[Dataset section]:
-*-*-
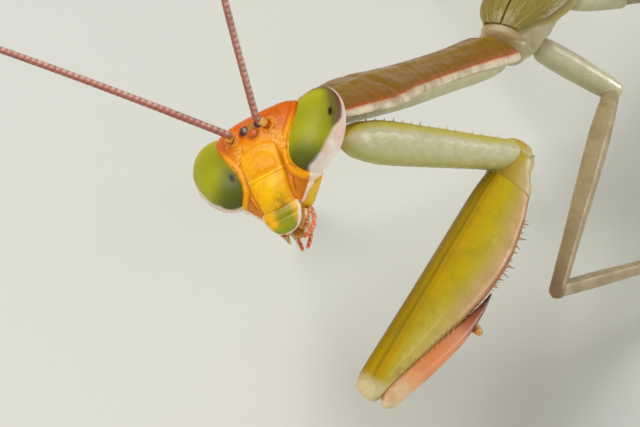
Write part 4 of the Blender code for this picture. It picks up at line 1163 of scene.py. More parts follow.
@dataclass
class HeadShell:
    """The shell of the head, with its face plates, sutures, sockets and rims."""

    eyes: Eyes
    levels: Stations = (
        (1.83, 0.02, 0.01, 0.01), (1.82, 0.60, 0.10, 0.16), (1.79, 1.10, 0.20, 0.30),
        (1.70, 1.70, 0.55, 0.70), (1.45, 2.10, 0.90, 1.05), (1.05, 2.28, 1.12, 1.28),
        (0.60, 2.36, 1.24, 1.42), (0.10, 2.32, 1.32, 1.44), (-0.45, 2.20, 1.39, 1.36),
        (-0.95, 1.98, 1.44, 1.10), (-1.35, 1.86, 1.46, 0.88), (-1.80, 1.94, 1.43, 0.66),
        (-2.10, 1.92, 1.40, 0.54), (-2.40, 1.72, 1.37, 0.48), (-2.80, 1.38, 1.30, 0.44),
        (-3.06, 1.13, 1.20, 0.40), (-3.14, 0.80, 0.80, 0.34), (-3.16, 0.02, 0.02, 0.02))
    squareness: float = 2.5
    around: int = 320
    rings: int = 260
    shield_half: float = 0.95
    shield_top: float = 0.02
    shield_foot: float = -1.52
    bow_depth: float = 0.05
    seam_side: float = 0.98
    seam_taper: float = 0.14
    brow_height: float = 0.80
    brow_radius: float = 0.75
    socket_radius: float = 0.27
    pit_radius: float = 0.22
    strand_level: float = -1.4
    strand_gap: float = 0.075
    eye_rim: float = 1.08
    eye_groove: float = 1.18
    band_levels: tuple[float, ...] = (-3.2, -2.98, -2.65, -2.33, -1.95, -1.5)
    band_depths: tuple[float, ...] = (-0.70, -0.70, -0.66, -0.58, -0.28, 0.10)
    band_widths: tuple[float, ...] = (0.08, 0.09, 0.12, 0.19, 0.54, 0.80)
    grain: float = 0.055
    waves: float = 0.018
    painted: tuple[str, ...] = ("shield", "clypeus", "rough", "crown", "lower", "rim", "cream", "patch",
                                "smudge", "side", "line")
    sockets: dict[Hand, tuple[float, float]] = field(default_factory=lambda: {
        Hand.LEFT: (0.80, 0.68), Hand.RIGHT: (-1.12, 0.86)})
    ocelli: tuple[tuple[float, float], ...] = ((0.06, 0.58), (0.40, 0.93), (-0.36, 0.90))
    strands: tuple[tuple[float, float, float, float], ...] = (
        (1.10, -0.75, 1.35, 1.80), (1.34, -1.10, 1.45, 2.05), (1.62, -0.10, 1.55, 2.30),
        (1.25, 0.25, 2.0, 2.75))

    def section(self) -> tuple[Array, Array, Array, Array]:
        """The shell before its relief.

        Returns:
            The sphere's piece, and the side, depth and height of each vertex, in the head's frame.
        """
        piece, share, angle = ball("head_shell", self.around, self.rings)
        rows = np.array(self.levels)
        gaps = np.hypot(np.diff(rows[:, 0]), 0.7 * np.diff(rows[:, 1]))
        marks = np.concatenate([[0.0], np.cumsum(gaps)])
        places = share * marks[-1]
        table = flowing(places, marks, rows)
        side, back = superellipse(angle, self.squareness)
        depth = np.where(back >= 0.0, table[:, 3], table[:, 2])
        return piece, table[:, 1] * side, depth * back, table[:, 0]

    def bow(self, wide: Array) -> Array:
        """Height of the bowed seam at the shield's foot."""
        return self.shield_foot - self.bow_depth * (1.0 - (wide / self.shield_half) ** 2)

    def seam(self, z: Array) -> Array:
        """Side of the seam between the face plates and the cheek."""
        return self.seam_side - self.seam_taper * step(-z, 1.5, 3.0)

    def strand_lines(self, z: Array) -> Iterator[tuple[Array, Array]]:
        """The cheek's raised strands, each with its side and its reach at these heights."""
        for start, slope, low, high in self.strands:
            reach = step(-z, low, low + 0.15) * step(high + z, 0.0, 0.15)
            yield start + slope * (z - self.strand_level), reach

    def masks(self, x: Array, y: Array, z: Array) -> dict[str, Array]:
        """Where each region of the head lies.

        Args:
            x: side of each vertex.
            y: depth of each vertex, towards the nape.
            z: height of each vertex.

        Returns:
            A share of 0 to 1 per vertex for each region's name.
        """
        front = step(-y, 0.0, 0.5)
        wide = np.abs(x)
        arch = self.shield_top - 0.30 * (wide / self.shield_half) ** 2.5
        shield = step(self.shield_half - wide, -0.05, 0.10) * step(arch - z, -0.06, 0.12)
        shield = shield * step(z - self.shield_foot, -0.03, 0.04) * front
        taper = self.shield_half - 0.16 * step(self.shield_foot - z, 0.1, 1.5)
        clypeus = step(taper - wide, -0.08, 0.12) * step(self.shield_foot - z, -0.03, 0.04) * front
        points = np.stack([x, y, z], axis=1)
        near = np.min([self.eyes.nearness(points, hand) for hand in Hand], axis=0)
        sockets = np.min([np.hypot(x - side, z - height) for side, height in self.sockets.values()], axis=0)
        band_x, band_z = (wide - 1.10) * 0.82 + (z + 0.22) * 0.45, (z + 0.22) * 0.86 - (wide - 1.10) * 0.5
        rough = step(0.26 - np.abs(band_x), 0.0, 0.12) * step(0.75 - np.abs(band_z), 0.0, 0.25)
        around_socket = step(0.50 - sockets, 0.0, 0.16)
        glow = bell(wide, 0.62, 0.42) * bell(z, -0.75, 0.5) * shield
        return {
            "front": front,
            "shield": shield * (0.55 + 0.45 * glow),
            "plate": shield,
            "clypeus": clypeus * (0.45 + 0.55 * bell(x, 0.0, 0.62)),
            "apron": clypeus,
            "near": near,
            "sockets": sockets,
            "rough": np.maximum(rough, around_socket * 0.8) * front,
            "brow": np.hypot(x, (z - self.brow_height) * 1.05),
            "crown": step(z + 0.25 * wide, 0.15, 1.0),
            "lower": step(wide, 0.80, 1.15) * step(-z, 1.2, 2.1),
            "rim": step(1.20 - near, 0.0, 0.10) * step(near, 0.98, 1.02) * step(1.1 - z, 0.0, 0.9),
            "cream": self.cream_band(x, y, z),
            "smudge": bell(x, 0.22, 0.34) * bell(z, -2.85, 0.32) * front,
            "side": step(y, -0.75, -0.45) * step(-z, 1.8, 2.2),
            "line": bell(z, self.bow(wide) + 0.05, 0.030) * step(1.02 - wide, 0.0, 0.15) * front,
            "patch": step(0.24 - np.hypot(x - 0.02, (z - 0.93) * 1.1), 0.0, 0.12) * front,
        }

    def cream_band(self, x: Array, y: Array, z: Array) -> Array:
        """The pale rim that runs down each cheek from the back of the eye to the lip."""
        wide = np.abs(x)
        line = np.interp(z, self.band_levels, self.band_depths)
        width = np.interp(z, self.band_levels, self.band_widths)
        return step(width - np.abs(y - line), -0.01, 0.06) * step(wide, 0.75, 0.95) * step(-z, 1.05, 1.35)

    def relief(self, region: dict[str, Array], x: Array, z: Array) -> Array:
        """How far the face stands proud of the smooth shell.

        Args:
            region: the masks.
            x: side of each vertex.
            z: height of each vertex.

        Returns:
            A height per vertex.
        """
        wide = np.abs(x)
        front = region["front"]
        out = 0.10 * region["plate"] + 0.07 * region["apron"]
        boss_top = -0.44 - 0.60 * (wide / 0.80) ** 2.2
        boss = step(0.84 - wide, 0.0, 0.30) * step(boss_top - z, 0.0, 0.22) * step(z + 1.50, 0.0, 0.30)
        out += 0.075 * boss * front
        out -= 0.028 * bell(boss_top - z, 0.0, 0.045) * step(0.80 - wide, 0.0, 0.2) * front
        out += 0.034 * bell(z, self.bow(wide), 0.045) * step(0.97 - wide, 0.0, 0.10)
        swell = (1.0 - (wide / self.shield_half) ** 2).clip(0.0)
        out += 0.13 * region["apron"] * swell * bell(z, -2.20, 0.75)
        out -= 0.012 * bell(z, -2.72, 0.08) * step(0.80 - wide, 0.0, 0.15) * front
        out -= 0.045 * bell(wide, self.seam(z), 0.06) * step(-z, 0.1, 0.4) * front
        out += 0.09 * bell(region["sockets"], self.socket_radius, 0.06) * front
        out -= 0.07 * step(self.pit_radius - region["sockets"], 0.0, 0.10) * front
        out += 0.09 * step(self.brow_radius - region["brow"], 0.0, 0.45) * front
        for side, height in self.ocelli:
            away = np.hypot(x - side, z - height)
            ring, pit = bell(away, self.socket_radius, 0.05), step(self.pit_radius - away, 0.0, 0.10)
            out += front * (0.035 * ring - 0.05 * pit)
        out += 0.06 * bell(region["near"], self.eye_rim, 0.045)
        out -= 0.035 * bell(region["near"], self.eye_groove, 0.03) * front
        for line, inside in self.strand_lines(z):
            crest, trough = bell(wide, line, 0.035), bell(wide, line + self.strand_gap, 0.03)
            out += (0.030 * crest - 0.030 * trough) * inside * front
        out += 0.05 * region["cream"]
        crease = 1.45 - 0.55 * (z - 1.0)
        out -= 0.05 * bell(wide, crease, 0.06) * step(z, 0.9, 1.1) * front
        out -= 0.05 * bell(wide, 0.62, 0.16) * bell(z, 1.35, 0.16) * front
        return out

    def build(self, anatomy: Anatomy) -> None:
        """The shell, with pits in the rough bands and its regions noted for the finish."""
        piece, x, y, z = self.section()
        region = self.masks(x, y, z)
        out = self.relief(region, x, z)
        points = np.stack([x, y, z], axis=1)
        pits, waves = cloud(points * 9.0), cloud(points * 3.2 + np.array((0.0, 0.0, 5.0)))
        out = out + self.grain * pits * region["rough"] + self.waves * waves * region["front"]
        outward = unit_rows(np.stack([x * 0.25, y, z * 0.05], axis=1))
        flank = unit_rows(np.stack([x, y * 0.8, np.zeros_like(z)], axis=1))
        facing = step(-y, 0.1, 0.7)[:, None]
        points = points + (outward * facing + flank * (1.0 - facing)) * out[:, None]
        note(piece, "groove", self.grooves(region, x, z))
        for name in self.painted:
            note(piece, name, region[name])
        place(piece, anatomy.to_world(anatomy.from_head(points)))
        turned_outwards(piece)
        smooth(piece, 70.0)
        dress(piece, Finishes.FACE, ["head_capsule"])
        self.add_ocelli(anatomy)

    def grooves(self, region: dict[str, Array], x: Array, z: Array) -> Array:
        """Where the shell darkens: painted shade in the seams, in the groove round the eyes and in the
        troughs beside the strands, and the shell's own dark rings round the ocelli.

        Args:
            region: the masks.
            x: side of each vertex.
            z: height of each vertex.

        Returns:
            A share of 0 to 1 per vertex.
        """
        wide = np.abs(x)
        dark = bell(wide, self.seam(z), 0.05) * step(-z, 0.5, 1.5) * 0.40
        dark += bell(region["near"], self.eye_groove, 0.03) * 0.40 * step(-z, 0.4, 1.2)
        for line, inside in self.strand_lines(z):
            dark += 0.75 * bell(wide, line + self.strand_gap, 0.035) * inside
        dark = np.clip(dark, 0.0, 1.0)
        for side, height in self.ocelli:
            dark = np.maximum(dark, 0.95 * bell(np.hypot(x - side, (z - height) * 1.15), 0.255, 0.06))
        return dark * region["front"]

    def add_ocelli(self, anatomy: Anatomy) -> None:
        """The three small glossy lenses on the brow."""
        looks = (("front", Finishes.OCELLUS, (0.24, 0.07, 0.19), -1.36),
                 ("left", Finishes.DARK_OCELLUS, (0.20, 0.06, 0.22), -1.31),
                 ("right", Finishes.DARK_OCELLUS, (0.20, 0.06, 0.22), -1.31))
        for (side, height), (word, finish, size, depth) in zip(self.ocelli, looks):
            piece, _, _ = ball(f"ocellus_{word}", 32, 24)
            middle = np.array((side, depth + 0.16 * (height - 0.6), height))
            local = middle + coordinates(piece) * np.array(size)
            place(piece, anatomy.to_world(anatomy.from_head(local)))
            turned_outwards(piece)
            smooth(piece, 80.0)
            dress(piece, finish)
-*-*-
[Task goal]:
Exactly as they appear, please write out the lines from the opening of the listing above down to the line containing "shell of the", with both end lines included.

[The reply]:
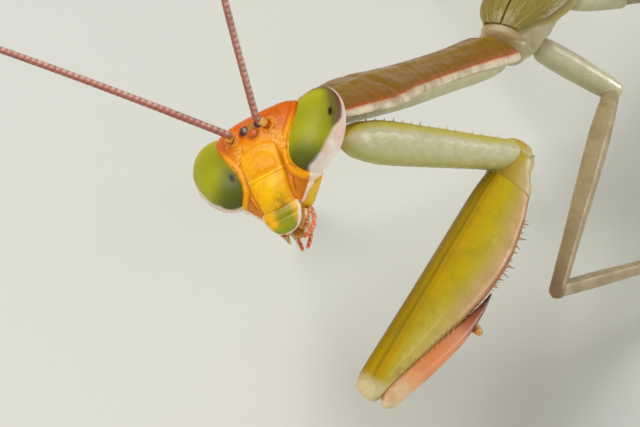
Write part 4 of the Blender code for this picture. It picks up at line 1163 of scene.py. More parts follow.
@dataclass
class HeadShell:
    """The shell of the head, with its face plates, sutures, sockets and rims."""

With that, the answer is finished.